E esse “por que não eu?” remeteu aos anos oitenta. A febre e a humilhação me fizeram pensar o seguinte: “Cazzo, esses banqueiros sempre comeram todo mundo. Será que Robertinho Setúbal envolveu-se com Paulinha Toller nos oitenta? Por que não eu, por que não eu?”.
Plausível. Um cara que diz pra você (sem que lhe dê a chance de esboçar qualquer tipo de reação) que daqui pra frente em vez de lhe enfiar uma piroca de 12 cm, digo 12%, vai lhe enfiar uma manguaça de 50 cm, digo 50% na sua bunda, bem, um cara desses é – no mínimo – convincente. Suponho que tenha comido sim, deve ter comido a Paulinha Toller e os abóboras selvagens que a acompanhavam nos oitenta, porque eu é que não comi. Em se tratando de banqueiros, é tudo uma questão de Opportunity e estilo. Os caras vão enrabá-lo de qualquer jeito, uns são líricos e nem parecem banco, e os outros são mais objetivos, completos e investem na ruína dos cofres públicos e na conservação do planeta.

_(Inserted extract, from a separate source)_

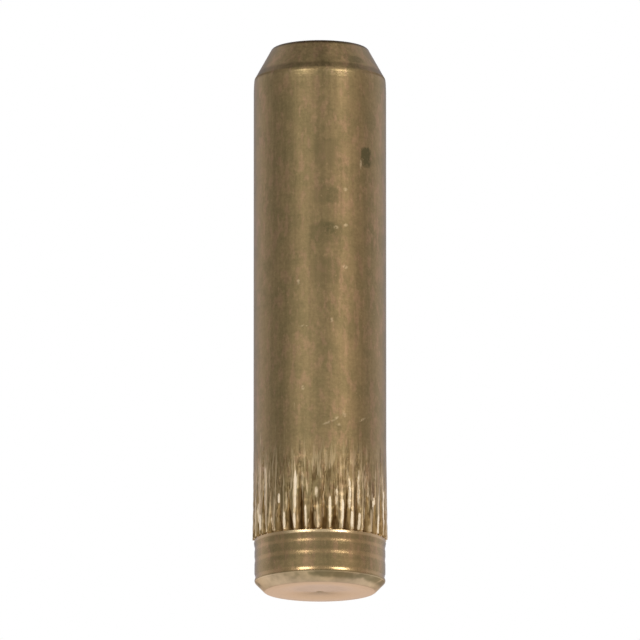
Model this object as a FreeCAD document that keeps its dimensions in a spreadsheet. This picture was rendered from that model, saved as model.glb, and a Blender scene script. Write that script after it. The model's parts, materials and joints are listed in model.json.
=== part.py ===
"""Gate hinge pin: a brass bar turned to 18 mm, knurled at its foot so that it stays in the lower knuckle.

Millimetres, +Z along the pin, origin at the centre of the foot face, knurled end down.
"""
import FreeCAD
import Part
import os
import Sketcher

DRIVING_SIZES = [
    ("body_diameter", 18.0, "running diameter that carries the gate"),
    ("overall_length", 75.0, "foot face to top face"),
    ("lead_depth", 2.5, "top taper, measured in from the body on the radius"),
    ("lead_length", 4.33, "top taper, measured down from the top face"),
    ("top_edge_radius", 0.3, "rolled edge of the top face"),
    ("pilot_relief", 0.13, "how far the pilot lies inside the body, on the radius"),
    ("pilot_length", 7.2, "foot face to the lower end of the ridges"),
    ("foot_chamfer", 1.35, "45 degree chamfer round the foot face"),
    ("ridge_rise", 0.17, "how far the ridges stand out of the body at their lower end"),
    ("ridge_count", 35.0, "ridges round the pin"),
    ("knurl_length", 12.5, "length over which the ridges run out upwards"),
    ("flute_depth", 0.64, "flutes at their lower end, measured in from the body"),
    ("flute_angle", 90.0, "angle between the flanks of a flute, degrees"),
    ("flute_lift", 0.02, "how far outside the body the flute floor ends its arc"),
    ("flute_overrun", 0.15, "how far the flutes bite into the rim of the pilot"),
    ("flute_clocking", 6.2, "first flute, degrees round the pin from +X"),
    ("mark_diameter", 1.2, "centre mark in the foot face"),
    ("mark_angle", 90.0, "point angle of the centre mark, degrees"),
]

# How far the profile of a flute reaches past the ridges, so that it cuts them clean through.
CUTTER_CLEARANCE = 0.3


def make_sheet(doc):
    """Keep the driving dimensions in a sheet: name, value and meaning."""
    sheet = doc.addObject("Spreadsheet::Sheet", "Sizes")
    for row, (alias, value, meaning) in enumerate(DRIVING_SIZES, start=1):
        sheet.set(f"A{row}", alias)
        sheet.set(f"B{row}", str(value))
        sheet.set(f"C{row}", meaning)
        sheet.setAlias(f"B{row}", alias)
    doc.recompute()
    return sheet


def origin_feature(body, role):
    return next(item for item in body.Origin.OriginFeatures if item.Role == role)


def new_sketch(body, name, plane_role):
    sketch = body.newObject("Sketcher::SketchObject", name)
    sketch.AttachmentSupport = (origin_feature(body, plane_role), [""])
    sketch.MapMode = "FlatFace"
    return sketch


def draw_outline(sketch, corners):
    """Draw a closed outline of straight edges; a corner is a pair of rules from the sheet."""
    places = []
    for across, along in corners:
        places.append(FreeCAD.Vector(number(sketch, across), number(sketch, along), 0))
    count = len(places)
    for edge in range(count):
        sketch.addGeometry(Part.LineSegment(places[edge], places[(edge + 1) % count]), False)
    for edge in range(count):
        sketch.addConstraint(Sketcher.Constraint("Coincident", edge, 2, (edge + 1) % count, 1))


def number(sketch, rule):
    """Work out a rule such as Sizes.body_diameter / 2 as a plain number."""
    value = sketch.evalExpression(rule)
    return float(getattr(value, "Value", value))


def place_across(sketch, name, edge, rule):
    """Hold the start of an edge at a distance from the pin's axis."""
    value = number(sketch, rule)
    index = sketch.addConstraint(Sketcher.Constraint("DistanceX", -1, 1, edge, 1, value))
    sketch.renameConstraint(index, name)
    sketch.setExpression(f"Constraints.{name}", rule)


def place_along(sketch, name, edge, rule):
    """Hold the start of an edge at a height above the foot face, or beside the pin's axis."""
    value = number(sketch, rule)
    index = sketch.addConstraint(Sketcher.Constraint("DistanceY", -1, 1, edge, 1, value))
    sketch.renameConstraint(index, name)
    sketch.setExpression(f"Constraints.{name}", rule)


def turn_bar(body):
    """Turn the bar: foot, chamfer, pilot, raised ridge band, body and tapered lead."""
    body_radius = "Sizes.body_diameter / 2"
    pilot_radius = f"{body_radius} - Sizes.pilot_relief"
    foot_radius = f"{pilot_radius} - Sizes.foot_chamfer"
    ridge_radius = f"{body_radius} + Sizes.ridge_rise"
    top_radius = f"{body_radius} - Sizes.lead_depth"
    ridge_end = "Sizes.pilot_length + Sizes.knurl_length"
    lead_start = "Sizes.overall_length - Sizes.lead_length"

    sketch = new_sketch(body, "TurningProfile", "XZ_Plane")
    draw_outline(sketch, [
        ("0", "0"),
        (foot_radius, "0"),
        (pilot_radius, "Sizes.foot_chamfer"),
        (pilot_radius, "Sizes.pilot_length"),
        (ridge_radius, "Sizes.pilot_length"),
        (body_radius, ridge_end),
        (body_radius, lead_start),
        (top_radius, "Sizes.overall_length"),
        ("0", "Sizes.overall_length"),
    ])
    foot, chamfer, pilot, shoulder, ridge_band, shank, lead, top, axis = range(9)
    sketch.addConstraint(Sketcher.Constraint("Coincident", foot, 1, -1, 1))
    for level in (foot, shoulder, top):
        sketch.addConstraint(Sketcher.Constraint("Horizontal", level))
    for upright in (pilot, shank, axis):
        sketch.addConstraint(Sketcher.Constraint("Vertical", upright))
    place_across(sketch, "foot_radius", chamfer, foot_radius)
    place_across(sketch, "pilot_radius", pilot, pilot_radius)
    place_along(sketch, "foot_chamfer", pilot, "Sizes.foot_chamfer")
    place_along(sketch, "pilot_length", shoulder, "Sizes.pilot_length")
    place_across(sketch, "ridge_radius", ridge_band, ridge_radius)
    place_across(sketch, "body_radius", shank, body_radius)
    place_along(sketch, "ridge_end", shank, ridge_end)
    place_along(sketch, "lead_start", lead, lead_start)
    place_across(sketch, "top_radius", top, top_radius)
    place_along(sketch, "overall_length", top, "Sizes.overall_length")

    turning = body.newObject("PartDesign::Revolution", "TurnedBar")
    turning.Profile = sketch
    turning.ReferenceAxis = (sketch, ["V_Axis"])
    turning.Angle = 360
    return turning


def mark_centre(body):
    """Sink the small cone that the lathe centre leaves in the foot face."""
    mark_radius = "Sizes.mark_diameter / 2"
    mark_depth = "Sizes.mark_diameter / 2 / tan(Sizes.mark_angle / 2)"
    sketch = new_sketch(body, "CentreMarkProfile", "XZ_Plane")
    draw_outline(sketch, [("0", "0"), (mark_radius, "0"), ("0", mark_depth)])
    face, flank, axis = range(3)
    sketch.addConstraint(Sketcher.Constraint("Coincident", face, 1, -1, 1))
    sketch.addConstraint(Sketcher.Constraint("Horizontal", face))
    sketch.addConstraint(Sketcher.Constraint("Vertical", axis))
    place_across(sketch, "mark_radius", flank, mark_radius)
    place_along(sketch, "mark_depth", axis, mark_depth)

    mark = body.newObject("PartDesign::Groove", "CentreMark")
    mark.Profile = sketch
    mark.ReferenceAxis = (sketch, ["V_Axis"])
    mark.Angle = 360
    return mark


def roll_top_edge(doc, body):
    """Take the sharp edge off the rim of the top face."""
    doc.recompute()
    top = number(body, "Sizes.overall_length")
    base = body.Tip
    rim = [
        f"Edge{index}"
        for index, edge in enumerate(base.Shape.Edges, start=1)
        if edge.BoundBox.ZMin > top - 1e-6
    ]
    rolled = body.newObject("PartDesign::Fillet", "TopEdge")
    rolled.Base = (base, rim)
    rolled.setExpression("Radius", "Sizes.top_edge_radius")
    return rolled


def cut_flutes(doc, body):
    """Cut the V flutes between the ridges.

    The floor of a flute is an arc in a plane through the pin's axis. It is deepest at the rim of
    the pilot and comes out through the body where the ridges end. So one flute is a V turned
    about a level axis far beyond the other side of the pin, and a polar pattern repeats it.
    """
    body_radius = "Sizes.body_diameter / 2"
    fall = "(Sizes.flute_depth + Sizes.flute_lift)"
    run = "(Sizes.knurl_length + Sizes.flute_overrun)"
    arc_radius = f"({run} ^ 2 + {fall} ^ 2) / (2 * {fall})"
    floor_top = f"{body_radius} + Sizes.flute_lift"
    arc_centre = f"{arc_radius} - {floor_top}"
    cutter_height = f"{fall} + Sizes.ridge_rise + {CUTTER_CLEARANCE}"
    cutter_width = f"({cutter_height}) * tan(Sizes.flute_angle / 2)"
    cutter_rim = f"{floor_top} + {cutter_height}"

    sketch = new_sketch(body, "FluteProfile", "XY_Plane")
    sketch.setExpression("AttachmentOffset.Base.z", "Sizes.pilot_length + Sizes.knurl_length")
    sketch.setExpression("AttachmentOffset.Rotation.Angle", "Sizes.flute_clocking")
    draw_outline(sketch, [
        (floor_top, "0"),
        (cutter_rim, f"-({cutter_width})"),
        (cutter_rim, cutter_width),
    ])
    near_flank, rim, far_flank = range(3)
    sketch.addConstraint(Sketcher.Constraint("PointOnObject", near_flank, 1, -1))
    sketch.addConstraint(Sketcher.Constraint("Symmetric", rim, 1, rim, 2, -1))
    place_across(sketch, "floor_top", near_flank, floor_top)
    place_across(sketch, "cutter_rim", rim, cutter_rim)
    place_along(sketch, "cutter_width", far_flank, cutter_width)

    centre = number(sketch, arc_centre)
    foot_of_axis = FreeCAD.Vector(-centre, 0, 0)
    head_of_axis = FreeCAD.Vector(-centre, 1, 0)
    axis = sketch.addGeometry(Part.LineSegment(foot_of_axis, head_of_axis), True)
    sketch.addConstraint(Sketcher.Constraint("PointOnObject", axis, 1, -1))
    sketch.addConstraint(Sketcher.Constraint("Vertical", axis))
    sketch.addConstraint(Sketcher.Constraint("DistanceY", axis, 1, axis, 2, 1))
    spread = sketch.addConstraint(Sketcher.Constraint("DistanceX", axis, 1, -1, 1, centre))
    sketch.renameConstraint(spread, "arc_centre")
    sketch.setExpression("Constraints.arc_centre", arc_centre)

    flute = body.newObject("PartDesign::Groove", "Flute")
    flute.Profile = sketch
    flute.ReferenceAxis = (sketch, ["Axis0"])
    flute.setExpression("Angle", f"asin({run} / ({arc_radius}))")
    flute.Reversed = False
    doc.recompute()

    flutes = body.newObject("PartDesign::PolarPattern", "Flutes")
    flutes.Originals = [flute]
    flutes.Axis = (origin_feature(body, "Z_Axis"), [""])
    flutes.Angle = 360
    flutes.setExpression("Occurrences", "Sizes.ridge_count")
    body.Tip = flutes
    return flutes


def check(doc, bodies):
    for item in doc.Objects:
        if "Invalid" in item.State or "Error" in item.State:
            raise RuntimeError(f"{item.Label} failed: {item.State}")
    for body in bodies:
        if body.Shape.isNull() or not body.Shape.isValid():
            raise RuntimeError(f"{body.Label} has no valid shape")


def main():
    doc = FreeCAD.newDocument("GateHingePin")
    make_sheet(doc)
    pin = doc.addObject("PartDesign::Body", "HingePin")
    pin.Label = "hinge_pin"
    turn_bar(pin)
    mark_centre(pin)
    roll_top_edge(doc, pin)
    cut_flutes(doc, pin)
    doc.recompute()
    check(doc, [pin])

    os.makedirs("parts", exist_ok=True)
    pin.Shape.exportStep(f"parts/{pin.Label}.step")
    box = pin.Shape.BoundBox
    print(f"{pin.Label}: {len(pin.Shape.Solids)} solid, {len(pin.Shape.Faces)} faces")
    print(f"box {box.XLength:.3f} x {box.YLength:.3f} x {box.ZLength:.3f}, volume {pin.Shape.Volume:.1f}")


main()
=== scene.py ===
"""A brass gate hinge pin, knurled at its foot, on a plain pale floor."""
import json
import math
import random

import bmesh
import bpy
from bpy.props import FloatProperty, FloatVectorProperty, IntProperty, PointerProperty
from mathutils import Matrix, Vector, noise


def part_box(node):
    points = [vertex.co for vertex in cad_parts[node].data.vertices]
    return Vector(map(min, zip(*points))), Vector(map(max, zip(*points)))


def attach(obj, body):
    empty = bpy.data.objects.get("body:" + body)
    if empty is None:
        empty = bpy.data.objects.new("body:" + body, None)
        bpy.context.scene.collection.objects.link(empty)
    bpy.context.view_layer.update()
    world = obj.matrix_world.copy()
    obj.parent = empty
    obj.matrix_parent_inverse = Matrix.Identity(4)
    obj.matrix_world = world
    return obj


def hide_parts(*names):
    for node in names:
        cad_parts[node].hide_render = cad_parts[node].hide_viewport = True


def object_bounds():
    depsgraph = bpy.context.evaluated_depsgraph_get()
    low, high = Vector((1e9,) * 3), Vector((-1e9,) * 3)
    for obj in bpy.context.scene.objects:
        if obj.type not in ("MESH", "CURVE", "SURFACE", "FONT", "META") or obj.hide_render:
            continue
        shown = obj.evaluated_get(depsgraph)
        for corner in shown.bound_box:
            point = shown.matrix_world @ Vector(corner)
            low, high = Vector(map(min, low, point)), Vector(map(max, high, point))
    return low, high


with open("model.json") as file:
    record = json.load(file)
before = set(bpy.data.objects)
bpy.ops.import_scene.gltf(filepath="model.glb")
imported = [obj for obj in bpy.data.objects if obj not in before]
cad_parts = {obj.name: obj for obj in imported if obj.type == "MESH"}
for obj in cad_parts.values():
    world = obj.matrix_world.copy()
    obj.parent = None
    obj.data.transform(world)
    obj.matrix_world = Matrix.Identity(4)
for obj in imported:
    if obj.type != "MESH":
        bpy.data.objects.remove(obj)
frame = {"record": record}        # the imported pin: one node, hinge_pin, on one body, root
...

O que conta, segundo Fernandinha Torres, é “o valor das idéias”. Aqui, faço uma pequena correção. Não são “idéias”, Fernandinha. Esses caras são obcecados, na verdade a “idéia” deles é uma só, fixa; qual seja, comer nossa bunda.
Da minha parte, não comi Paulinha Toller nem nos oitenta, e muito menos quando a mocinha do cadastro me deu os “parabéns” em virtude da aprovação do meu crédito. Eu havia passado no teste de otário.
Parabéns? Só nesse momento fiquei sabendo que engoliria um Setubão de 50 cm , digo, 50 % no “forévis”, como diria o sábio Mussum. Não reagi. Era pegar ou largar, bastaria liberar uma senha que o dinheiro estaria à minha disposição. Saquei os R$ 700. Em seguida, descobri que o generoso Setubão havia me emprestado R$ 1,4 mil – dinheiro que eu não havia pedido. Aí eu disse: “Não quero”. A mocinha do cadastro respondeu: “Tarde demais, está no sistema”.
Nem sabia o que falar/fazer, acho que passei mal. O Setubão me atingira desde a sola dos pés até o couro cabeludo. O corpo todo (o corpo tomado, digo) tremia de pânico e terror, e ao mesmo tempo era trespassado por uma corrente elétrica cor-de-laranja, cabeçuda. A partir da nuca o formigamento aumentou de temperatura até sacudir minhas orelhas. Tive a nítida sensação de ser engolfado, sub-repticiamente, na base do inopino – e, claro, por trás. Aos poucos, meu campo de visão fora tomado por bolhas pretas, perdi a sensação de tempo, lugar e espaço. Nesse lapso, não sei dizer se foram dias, anos, ou 50 por cento de juros em 4 meses, vaguei pelo limbo dos devedores irremediáveis. A risada de Caçulinha ecoava naquele pântano. Nisso, algum’alma irrompeu do vale dos arrombados (vale dizer, estava no caixa ao lado), e veio ao meu socorro. Ainda meio grogue, lembro-me de ter ouvido essas palavras: “Você nunca foi arrombado? No começo parece estranho, mas depois você se acostuma”.
Fazer o quê? Depois de o Setubão rasgar o seu reto e perfurar seu intestino, o negócio é ir ao médico e costurar as pregas, gastar todo o dinheiro emprestado e, em seguida, voltar à financeira e pegar outro empréstimo para poder pagar as prestações da funerária e a entrada do cineminha que nem parece banco, porque banco não é, o nome disso é tortura com requintes de crueldade, sadismo, empalamento. Podia até ser um filme brasileiro.
*Marcelo Mirisola, 42, é paulistano, autor de Proibidão (Editora Demônio Negro), O herói devolvido, Bangalô, O azul do filho morto (os três pela Editora 34), Joana a contragosto (Record), entre outros.